## Work required:
Write out the lines from the line containing "obj.matrix_world = Matrix.Identity(4)" through the final line of the listing below, exactly, omitting every other line.

>> START Collected data

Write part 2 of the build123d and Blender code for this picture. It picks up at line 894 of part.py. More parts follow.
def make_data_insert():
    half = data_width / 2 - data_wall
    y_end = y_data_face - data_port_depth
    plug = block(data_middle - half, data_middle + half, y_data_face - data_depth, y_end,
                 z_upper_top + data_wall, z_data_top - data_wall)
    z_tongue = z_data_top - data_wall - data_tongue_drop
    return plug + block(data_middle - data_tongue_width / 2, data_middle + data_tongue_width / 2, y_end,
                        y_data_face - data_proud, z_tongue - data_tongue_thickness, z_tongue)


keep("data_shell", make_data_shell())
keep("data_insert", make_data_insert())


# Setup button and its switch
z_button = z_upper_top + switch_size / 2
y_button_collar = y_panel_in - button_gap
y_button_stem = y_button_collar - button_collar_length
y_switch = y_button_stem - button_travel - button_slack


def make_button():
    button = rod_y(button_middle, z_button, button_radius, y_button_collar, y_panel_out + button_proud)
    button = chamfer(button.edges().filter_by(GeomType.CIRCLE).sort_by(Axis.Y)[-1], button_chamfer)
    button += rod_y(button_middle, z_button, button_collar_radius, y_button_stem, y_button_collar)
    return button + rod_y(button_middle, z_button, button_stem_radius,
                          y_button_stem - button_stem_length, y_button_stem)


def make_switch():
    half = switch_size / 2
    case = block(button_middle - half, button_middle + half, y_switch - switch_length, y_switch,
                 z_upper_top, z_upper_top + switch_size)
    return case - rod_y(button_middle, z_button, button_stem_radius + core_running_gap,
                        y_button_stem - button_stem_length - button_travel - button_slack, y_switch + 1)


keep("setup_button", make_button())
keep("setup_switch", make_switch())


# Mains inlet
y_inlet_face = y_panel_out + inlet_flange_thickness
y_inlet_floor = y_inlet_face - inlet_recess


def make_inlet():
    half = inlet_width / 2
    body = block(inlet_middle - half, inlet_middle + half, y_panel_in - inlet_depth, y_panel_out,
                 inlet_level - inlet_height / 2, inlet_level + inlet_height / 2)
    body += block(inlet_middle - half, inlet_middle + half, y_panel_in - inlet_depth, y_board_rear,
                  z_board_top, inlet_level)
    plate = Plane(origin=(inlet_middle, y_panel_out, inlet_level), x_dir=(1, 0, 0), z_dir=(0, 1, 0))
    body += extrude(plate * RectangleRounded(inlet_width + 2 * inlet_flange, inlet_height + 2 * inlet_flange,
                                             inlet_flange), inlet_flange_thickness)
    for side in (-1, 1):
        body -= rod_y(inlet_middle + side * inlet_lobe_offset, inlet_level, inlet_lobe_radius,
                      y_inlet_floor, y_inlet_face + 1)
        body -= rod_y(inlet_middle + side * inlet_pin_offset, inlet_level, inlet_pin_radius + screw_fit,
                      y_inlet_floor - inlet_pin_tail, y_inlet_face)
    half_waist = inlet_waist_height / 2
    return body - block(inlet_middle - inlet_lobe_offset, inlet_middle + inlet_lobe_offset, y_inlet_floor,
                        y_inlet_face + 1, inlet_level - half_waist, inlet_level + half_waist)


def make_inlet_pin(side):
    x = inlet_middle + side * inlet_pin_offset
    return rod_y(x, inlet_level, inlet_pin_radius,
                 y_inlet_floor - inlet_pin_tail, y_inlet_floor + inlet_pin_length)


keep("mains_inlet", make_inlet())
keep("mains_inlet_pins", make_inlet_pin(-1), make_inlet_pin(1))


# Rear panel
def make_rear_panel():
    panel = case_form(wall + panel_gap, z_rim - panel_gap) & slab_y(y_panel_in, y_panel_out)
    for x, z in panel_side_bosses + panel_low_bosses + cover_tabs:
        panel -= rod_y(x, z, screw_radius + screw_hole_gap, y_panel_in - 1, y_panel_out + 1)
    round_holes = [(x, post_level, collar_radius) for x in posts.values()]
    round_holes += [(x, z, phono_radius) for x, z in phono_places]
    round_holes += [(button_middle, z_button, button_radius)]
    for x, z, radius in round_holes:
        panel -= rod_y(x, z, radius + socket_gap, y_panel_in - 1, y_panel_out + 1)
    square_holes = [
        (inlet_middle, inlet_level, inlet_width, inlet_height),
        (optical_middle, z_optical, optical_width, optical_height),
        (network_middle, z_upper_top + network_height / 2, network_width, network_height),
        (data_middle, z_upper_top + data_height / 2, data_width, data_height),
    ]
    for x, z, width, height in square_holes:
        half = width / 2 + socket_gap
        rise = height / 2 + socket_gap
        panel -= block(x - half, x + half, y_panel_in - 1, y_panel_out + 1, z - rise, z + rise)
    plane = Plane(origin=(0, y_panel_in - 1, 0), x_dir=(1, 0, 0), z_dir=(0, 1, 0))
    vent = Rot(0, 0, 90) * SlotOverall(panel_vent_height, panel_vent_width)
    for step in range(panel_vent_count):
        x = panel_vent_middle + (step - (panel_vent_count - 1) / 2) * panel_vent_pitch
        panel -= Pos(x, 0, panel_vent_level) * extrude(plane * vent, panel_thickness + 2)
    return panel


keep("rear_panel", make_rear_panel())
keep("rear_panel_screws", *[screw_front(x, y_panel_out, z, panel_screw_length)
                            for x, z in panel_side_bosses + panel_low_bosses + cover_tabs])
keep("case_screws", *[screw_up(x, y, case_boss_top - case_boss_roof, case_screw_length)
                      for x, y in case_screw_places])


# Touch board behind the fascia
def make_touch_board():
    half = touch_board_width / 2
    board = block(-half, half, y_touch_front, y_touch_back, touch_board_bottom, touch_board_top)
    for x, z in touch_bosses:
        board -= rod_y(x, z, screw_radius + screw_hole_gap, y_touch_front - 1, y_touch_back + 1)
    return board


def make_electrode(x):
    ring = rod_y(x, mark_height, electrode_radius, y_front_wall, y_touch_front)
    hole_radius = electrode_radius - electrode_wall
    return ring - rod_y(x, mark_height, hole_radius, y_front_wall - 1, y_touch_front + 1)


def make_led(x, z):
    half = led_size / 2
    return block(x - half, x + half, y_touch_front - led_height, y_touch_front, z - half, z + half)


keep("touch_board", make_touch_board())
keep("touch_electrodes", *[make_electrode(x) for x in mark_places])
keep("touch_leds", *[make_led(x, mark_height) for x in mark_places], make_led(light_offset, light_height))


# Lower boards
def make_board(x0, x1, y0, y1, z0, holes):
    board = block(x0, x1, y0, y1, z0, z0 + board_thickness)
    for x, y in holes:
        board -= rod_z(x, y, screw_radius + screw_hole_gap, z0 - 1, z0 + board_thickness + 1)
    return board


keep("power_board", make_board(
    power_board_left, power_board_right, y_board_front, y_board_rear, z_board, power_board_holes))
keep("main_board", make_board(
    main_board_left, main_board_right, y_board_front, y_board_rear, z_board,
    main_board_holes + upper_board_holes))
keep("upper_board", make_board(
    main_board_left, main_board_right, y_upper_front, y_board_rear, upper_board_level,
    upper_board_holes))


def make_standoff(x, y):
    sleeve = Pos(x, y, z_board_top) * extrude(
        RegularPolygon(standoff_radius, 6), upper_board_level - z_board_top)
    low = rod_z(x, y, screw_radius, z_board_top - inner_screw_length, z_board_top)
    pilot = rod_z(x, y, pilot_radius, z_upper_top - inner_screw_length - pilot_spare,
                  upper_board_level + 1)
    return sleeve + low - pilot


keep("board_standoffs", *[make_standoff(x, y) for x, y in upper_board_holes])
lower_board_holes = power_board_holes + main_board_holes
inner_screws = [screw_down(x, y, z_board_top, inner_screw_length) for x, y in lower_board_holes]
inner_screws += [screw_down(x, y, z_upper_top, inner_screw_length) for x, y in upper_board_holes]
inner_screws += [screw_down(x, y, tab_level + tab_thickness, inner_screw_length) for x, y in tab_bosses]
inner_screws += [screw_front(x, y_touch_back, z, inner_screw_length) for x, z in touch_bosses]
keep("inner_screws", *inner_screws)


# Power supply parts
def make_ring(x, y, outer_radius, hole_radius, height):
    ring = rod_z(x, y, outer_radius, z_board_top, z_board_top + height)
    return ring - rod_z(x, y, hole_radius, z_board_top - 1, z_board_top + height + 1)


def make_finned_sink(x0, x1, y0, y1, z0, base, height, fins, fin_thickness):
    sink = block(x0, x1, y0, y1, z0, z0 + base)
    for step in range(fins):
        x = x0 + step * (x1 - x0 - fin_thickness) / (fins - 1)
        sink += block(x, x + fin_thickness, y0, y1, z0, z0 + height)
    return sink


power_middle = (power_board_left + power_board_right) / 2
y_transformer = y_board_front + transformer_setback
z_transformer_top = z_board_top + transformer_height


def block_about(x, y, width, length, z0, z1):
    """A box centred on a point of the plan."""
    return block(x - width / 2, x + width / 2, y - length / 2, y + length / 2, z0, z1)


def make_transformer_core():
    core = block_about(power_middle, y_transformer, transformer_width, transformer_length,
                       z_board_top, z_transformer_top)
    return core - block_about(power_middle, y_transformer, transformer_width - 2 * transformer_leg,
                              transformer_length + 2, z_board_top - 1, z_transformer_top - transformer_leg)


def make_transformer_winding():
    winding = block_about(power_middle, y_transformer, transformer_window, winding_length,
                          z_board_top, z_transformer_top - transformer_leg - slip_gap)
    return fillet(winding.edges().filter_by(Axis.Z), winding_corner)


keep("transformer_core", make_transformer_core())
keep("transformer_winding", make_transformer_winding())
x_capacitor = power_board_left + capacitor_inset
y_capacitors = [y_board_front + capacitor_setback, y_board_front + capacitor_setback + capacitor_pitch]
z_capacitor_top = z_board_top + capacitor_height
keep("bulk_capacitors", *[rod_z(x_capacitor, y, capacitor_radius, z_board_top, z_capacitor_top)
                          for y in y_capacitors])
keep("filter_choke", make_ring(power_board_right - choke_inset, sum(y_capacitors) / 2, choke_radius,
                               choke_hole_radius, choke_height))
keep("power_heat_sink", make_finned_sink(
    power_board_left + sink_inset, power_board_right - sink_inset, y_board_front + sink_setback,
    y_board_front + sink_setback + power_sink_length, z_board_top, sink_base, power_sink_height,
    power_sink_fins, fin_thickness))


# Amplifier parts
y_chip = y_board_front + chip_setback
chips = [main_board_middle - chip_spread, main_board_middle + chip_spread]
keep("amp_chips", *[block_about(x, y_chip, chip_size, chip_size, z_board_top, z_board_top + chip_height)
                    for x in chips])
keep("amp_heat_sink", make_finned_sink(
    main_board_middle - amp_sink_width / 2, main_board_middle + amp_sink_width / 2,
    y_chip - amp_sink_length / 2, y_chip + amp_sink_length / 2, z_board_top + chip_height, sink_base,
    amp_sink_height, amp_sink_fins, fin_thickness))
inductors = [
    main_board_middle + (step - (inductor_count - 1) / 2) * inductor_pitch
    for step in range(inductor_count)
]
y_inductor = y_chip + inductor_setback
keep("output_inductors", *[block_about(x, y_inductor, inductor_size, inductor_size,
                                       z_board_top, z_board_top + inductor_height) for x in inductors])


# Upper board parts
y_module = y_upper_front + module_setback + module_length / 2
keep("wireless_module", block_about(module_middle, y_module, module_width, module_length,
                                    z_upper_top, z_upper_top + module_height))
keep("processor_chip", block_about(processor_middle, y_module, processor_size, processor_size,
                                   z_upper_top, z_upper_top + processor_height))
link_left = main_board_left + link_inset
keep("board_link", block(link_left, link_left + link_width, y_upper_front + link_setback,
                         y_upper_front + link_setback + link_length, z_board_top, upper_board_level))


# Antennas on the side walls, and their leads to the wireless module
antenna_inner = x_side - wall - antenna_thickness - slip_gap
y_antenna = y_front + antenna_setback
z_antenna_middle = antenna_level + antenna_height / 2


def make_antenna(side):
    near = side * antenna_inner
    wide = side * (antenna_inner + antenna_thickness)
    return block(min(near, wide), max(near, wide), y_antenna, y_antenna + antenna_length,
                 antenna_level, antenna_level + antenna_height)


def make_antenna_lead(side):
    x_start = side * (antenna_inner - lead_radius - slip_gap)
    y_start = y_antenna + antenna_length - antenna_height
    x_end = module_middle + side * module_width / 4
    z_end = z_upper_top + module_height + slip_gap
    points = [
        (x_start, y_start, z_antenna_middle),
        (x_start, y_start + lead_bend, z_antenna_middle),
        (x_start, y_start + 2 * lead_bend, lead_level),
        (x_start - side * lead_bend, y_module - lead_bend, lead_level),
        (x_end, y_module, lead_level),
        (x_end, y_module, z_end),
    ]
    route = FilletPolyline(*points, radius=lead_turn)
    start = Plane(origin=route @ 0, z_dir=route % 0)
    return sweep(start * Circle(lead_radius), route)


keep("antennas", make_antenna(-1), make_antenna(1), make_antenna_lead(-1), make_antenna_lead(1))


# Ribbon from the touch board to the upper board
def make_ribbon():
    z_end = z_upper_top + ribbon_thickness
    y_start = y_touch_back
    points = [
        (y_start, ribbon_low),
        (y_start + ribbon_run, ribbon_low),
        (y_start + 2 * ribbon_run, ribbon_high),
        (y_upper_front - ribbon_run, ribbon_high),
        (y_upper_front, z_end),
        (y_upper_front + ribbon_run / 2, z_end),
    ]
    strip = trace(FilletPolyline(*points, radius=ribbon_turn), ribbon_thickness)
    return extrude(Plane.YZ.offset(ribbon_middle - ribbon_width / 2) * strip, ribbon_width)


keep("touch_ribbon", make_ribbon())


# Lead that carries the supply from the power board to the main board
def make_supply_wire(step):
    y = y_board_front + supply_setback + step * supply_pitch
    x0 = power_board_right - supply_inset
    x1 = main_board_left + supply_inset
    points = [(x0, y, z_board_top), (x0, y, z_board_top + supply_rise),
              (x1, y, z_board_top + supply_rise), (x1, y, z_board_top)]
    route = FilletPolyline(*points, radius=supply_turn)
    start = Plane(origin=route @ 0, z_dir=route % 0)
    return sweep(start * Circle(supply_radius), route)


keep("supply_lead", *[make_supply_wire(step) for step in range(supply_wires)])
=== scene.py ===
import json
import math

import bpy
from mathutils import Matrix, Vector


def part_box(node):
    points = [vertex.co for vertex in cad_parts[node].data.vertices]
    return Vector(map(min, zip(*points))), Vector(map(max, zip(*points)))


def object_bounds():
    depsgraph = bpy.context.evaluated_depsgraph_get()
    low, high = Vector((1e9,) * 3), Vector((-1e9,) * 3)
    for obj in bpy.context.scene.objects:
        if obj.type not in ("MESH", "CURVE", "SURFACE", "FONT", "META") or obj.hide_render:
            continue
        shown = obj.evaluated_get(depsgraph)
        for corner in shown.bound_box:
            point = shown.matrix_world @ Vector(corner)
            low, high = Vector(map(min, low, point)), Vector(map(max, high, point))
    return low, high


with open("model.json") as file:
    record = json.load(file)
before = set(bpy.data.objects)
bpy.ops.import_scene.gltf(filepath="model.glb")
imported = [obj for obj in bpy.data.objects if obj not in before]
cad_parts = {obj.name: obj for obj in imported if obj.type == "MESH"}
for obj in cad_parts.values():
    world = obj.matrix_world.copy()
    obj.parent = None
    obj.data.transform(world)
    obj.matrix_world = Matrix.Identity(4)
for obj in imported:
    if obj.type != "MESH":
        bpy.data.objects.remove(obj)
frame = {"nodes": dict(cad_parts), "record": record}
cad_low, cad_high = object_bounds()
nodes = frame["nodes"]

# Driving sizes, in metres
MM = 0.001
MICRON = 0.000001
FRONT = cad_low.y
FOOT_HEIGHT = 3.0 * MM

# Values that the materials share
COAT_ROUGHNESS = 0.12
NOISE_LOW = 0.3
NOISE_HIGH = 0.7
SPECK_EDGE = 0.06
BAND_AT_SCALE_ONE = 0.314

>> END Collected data

## Completed task:
    obj.matrix_world = Matrix.Identity(4)
for obj in imported:
    if obj.type != "MESH":
        bpy.data.objects.remove(obj)
frame = {"nodes": dict(cad_parts), "record": record}
cad_low, cad_high = object_bounds()
nodes = frame["nodes"]

# Driving sizes, in metres
MM = 0.001
MICRON = 0.000001
FRONT = cad_low.y
FOOT_HEIGHT = 3.0 * MM

# Values that the materials share
COAT_ROUGHNESS = 0.12
NOISE_LOW = 0.3
NOISE_HIGH = 0.7
SPECK_EDGE = 0.06
BAND_AT_SCALE_ONE = 0.314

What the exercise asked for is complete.